Sea waybill is faster (no original documents to courier) but you lose control. Goods go directly to consignee without needing to present documents. Only use with suppliers you absolutely trust. - “Why would anyone choose straight B/L over order B/L if order gives more control?”
Straight B/L is simpler, faster, and cheaper for routine shipments with trusted partners. No endorsements needed, less paperwork. Good for established relationships where payment isn’t an issue. - “What’s ‘telex release’ and how does it affect my B/L choice?”
Telex release = electronic release of cargo without presenting original B/L. It speeds up delivery but eliminates document control.

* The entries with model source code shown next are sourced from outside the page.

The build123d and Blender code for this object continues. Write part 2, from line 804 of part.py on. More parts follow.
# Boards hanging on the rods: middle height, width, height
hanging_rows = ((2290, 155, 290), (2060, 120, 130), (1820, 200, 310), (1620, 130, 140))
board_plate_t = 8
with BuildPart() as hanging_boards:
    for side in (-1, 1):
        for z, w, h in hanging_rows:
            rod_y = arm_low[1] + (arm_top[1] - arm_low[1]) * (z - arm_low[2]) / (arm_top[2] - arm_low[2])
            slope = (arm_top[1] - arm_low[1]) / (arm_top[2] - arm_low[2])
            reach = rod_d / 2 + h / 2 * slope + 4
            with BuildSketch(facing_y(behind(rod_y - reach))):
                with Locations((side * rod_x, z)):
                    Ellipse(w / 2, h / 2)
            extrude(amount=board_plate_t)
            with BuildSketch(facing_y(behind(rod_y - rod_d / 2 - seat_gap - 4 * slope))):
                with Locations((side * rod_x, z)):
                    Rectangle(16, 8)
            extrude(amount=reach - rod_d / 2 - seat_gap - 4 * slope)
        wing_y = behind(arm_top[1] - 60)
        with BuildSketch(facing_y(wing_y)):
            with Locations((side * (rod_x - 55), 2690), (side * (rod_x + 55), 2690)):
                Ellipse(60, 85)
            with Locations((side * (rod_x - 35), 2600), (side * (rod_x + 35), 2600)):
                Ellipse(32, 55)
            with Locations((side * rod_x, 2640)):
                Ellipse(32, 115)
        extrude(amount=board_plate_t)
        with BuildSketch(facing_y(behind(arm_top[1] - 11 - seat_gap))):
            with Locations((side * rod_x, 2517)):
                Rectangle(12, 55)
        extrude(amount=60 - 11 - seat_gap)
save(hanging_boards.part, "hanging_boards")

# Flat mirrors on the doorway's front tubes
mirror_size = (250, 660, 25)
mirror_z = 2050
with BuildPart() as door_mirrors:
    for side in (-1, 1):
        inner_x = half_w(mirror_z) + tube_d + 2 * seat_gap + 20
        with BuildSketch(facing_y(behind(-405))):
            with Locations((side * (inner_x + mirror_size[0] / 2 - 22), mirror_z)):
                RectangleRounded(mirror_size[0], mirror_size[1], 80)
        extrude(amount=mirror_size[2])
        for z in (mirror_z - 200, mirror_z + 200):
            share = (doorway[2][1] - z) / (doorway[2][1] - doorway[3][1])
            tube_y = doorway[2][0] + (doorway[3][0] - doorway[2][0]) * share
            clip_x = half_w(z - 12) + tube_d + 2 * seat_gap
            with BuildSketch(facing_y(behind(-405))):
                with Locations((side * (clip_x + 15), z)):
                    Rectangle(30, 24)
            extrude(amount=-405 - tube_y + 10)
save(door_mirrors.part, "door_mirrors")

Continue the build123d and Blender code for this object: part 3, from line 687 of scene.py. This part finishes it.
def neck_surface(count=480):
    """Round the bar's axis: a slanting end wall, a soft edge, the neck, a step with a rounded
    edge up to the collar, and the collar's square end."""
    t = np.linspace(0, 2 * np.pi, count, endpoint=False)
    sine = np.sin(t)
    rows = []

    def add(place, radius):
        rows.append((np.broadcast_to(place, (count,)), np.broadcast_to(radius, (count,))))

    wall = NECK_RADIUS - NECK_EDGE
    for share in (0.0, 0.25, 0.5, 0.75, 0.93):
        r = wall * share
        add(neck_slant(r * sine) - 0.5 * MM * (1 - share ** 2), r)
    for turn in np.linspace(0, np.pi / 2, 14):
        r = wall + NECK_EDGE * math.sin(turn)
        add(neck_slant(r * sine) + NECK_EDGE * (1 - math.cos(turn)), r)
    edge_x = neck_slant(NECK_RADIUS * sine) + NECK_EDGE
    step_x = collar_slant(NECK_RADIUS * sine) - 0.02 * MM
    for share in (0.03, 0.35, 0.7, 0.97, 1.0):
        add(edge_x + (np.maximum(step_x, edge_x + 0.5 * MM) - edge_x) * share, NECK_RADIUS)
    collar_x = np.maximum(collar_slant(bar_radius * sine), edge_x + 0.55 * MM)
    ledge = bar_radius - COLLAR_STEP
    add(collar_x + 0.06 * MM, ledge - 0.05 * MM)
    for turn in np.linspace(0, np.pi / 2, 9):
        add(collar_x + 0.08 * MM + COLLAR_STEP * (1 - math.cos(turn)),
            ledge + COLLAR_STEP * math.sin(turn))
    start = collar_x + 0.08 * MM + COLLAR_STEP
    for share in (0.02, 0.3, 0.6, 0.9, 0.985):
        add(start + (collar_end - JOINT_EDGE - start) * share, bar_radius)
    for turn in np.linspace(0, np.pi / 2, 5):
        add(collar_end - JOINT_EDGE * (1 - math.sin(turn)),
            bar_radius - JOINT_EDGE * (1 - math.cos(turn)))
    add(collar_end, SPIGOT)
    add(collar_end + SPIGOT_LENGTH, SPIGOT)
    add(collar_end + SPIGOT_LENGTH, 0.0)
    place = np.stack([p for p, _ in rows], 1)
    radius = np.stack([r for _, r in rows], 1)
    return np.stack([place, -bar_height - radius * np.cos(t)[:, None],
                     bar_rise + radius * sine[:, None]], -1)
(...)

Only works well with straight B/L to trusted consignees. - “Can freight forwarders issue their own B/L? Is it the same as carrier B/L?”
Yes, they issue “house B/L” while carriers issue “master B/L.” House B/L gives you more control over your forwarder, but banks sometimes prefer master B/L for financing. Check your requirements first. - “What’s the difference in cost between different B/L types?”

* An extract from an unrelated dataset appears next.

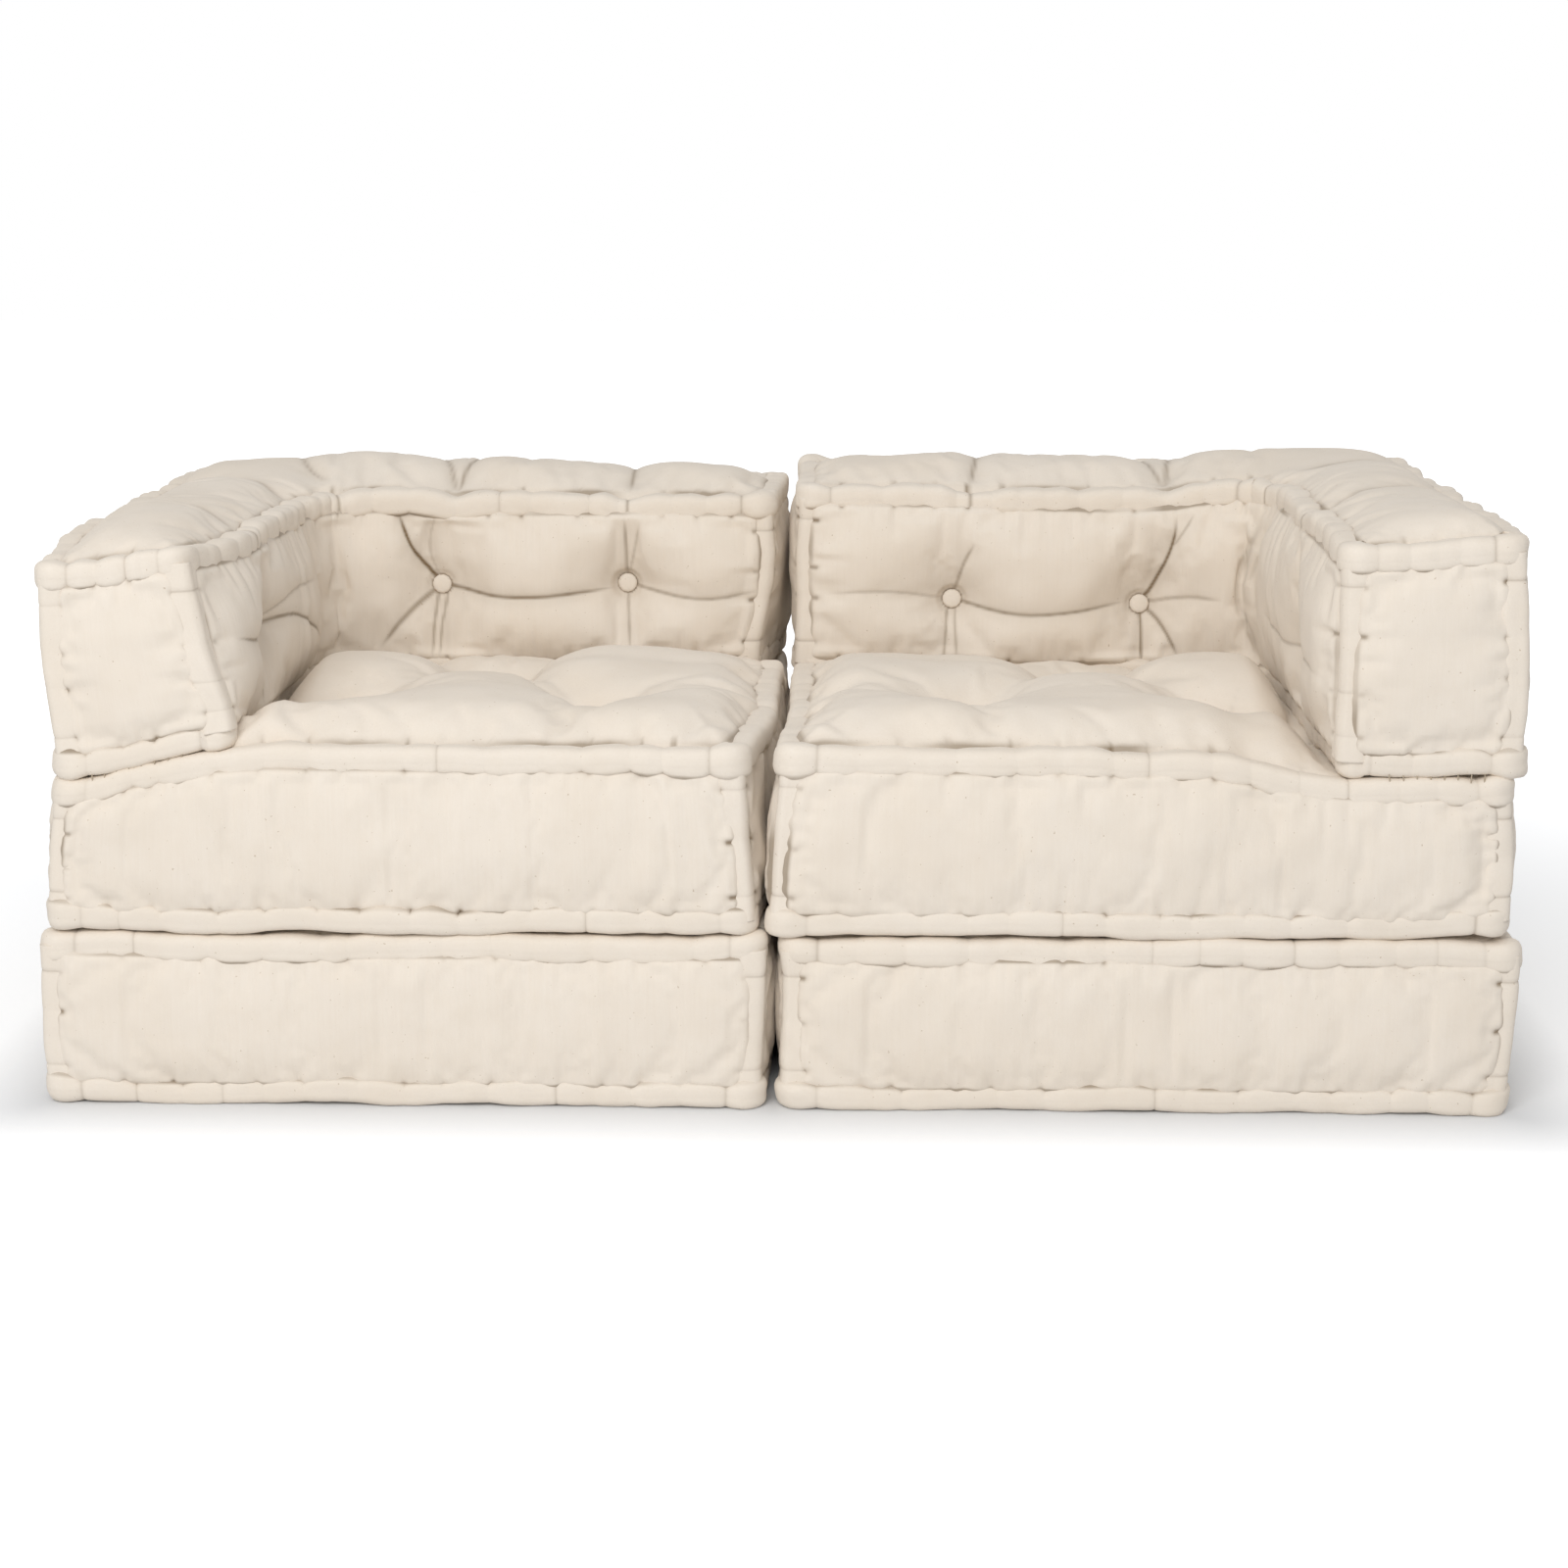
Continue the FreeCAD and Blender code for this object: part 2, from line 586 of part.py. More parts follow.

Costs are usually the same from carriers. The real cost difference comes from complexity – order B/L might need courier services for originals, while straight B/L or sea waybill can be handled electronically. - “How long does it take to get each type of B/L after loading?”
Timing is the same (24-48 hours typically), but delivery differs. Straight B/L and sea waybills can be emailed. Order B/L originals need physical courier, adding 3-5 days for international delivery. - “My buyer is asking for ‘switch B/L’ – what is this and should I agree?”
Switch B/L lets you change consignee or other details at destination port. It’s useful for traders but adds complexity and cost. Only agree if the terms justify the extra fees and paperwork. - “Which B/L type should a beginner use for their first few shipments?”
Start with straight B/L for trusted suppliers or sea waybill for low-risk shipments. They’re simpler and harder to mess up. Graduate to order B/L once you understand the endorsement process and have financing needs.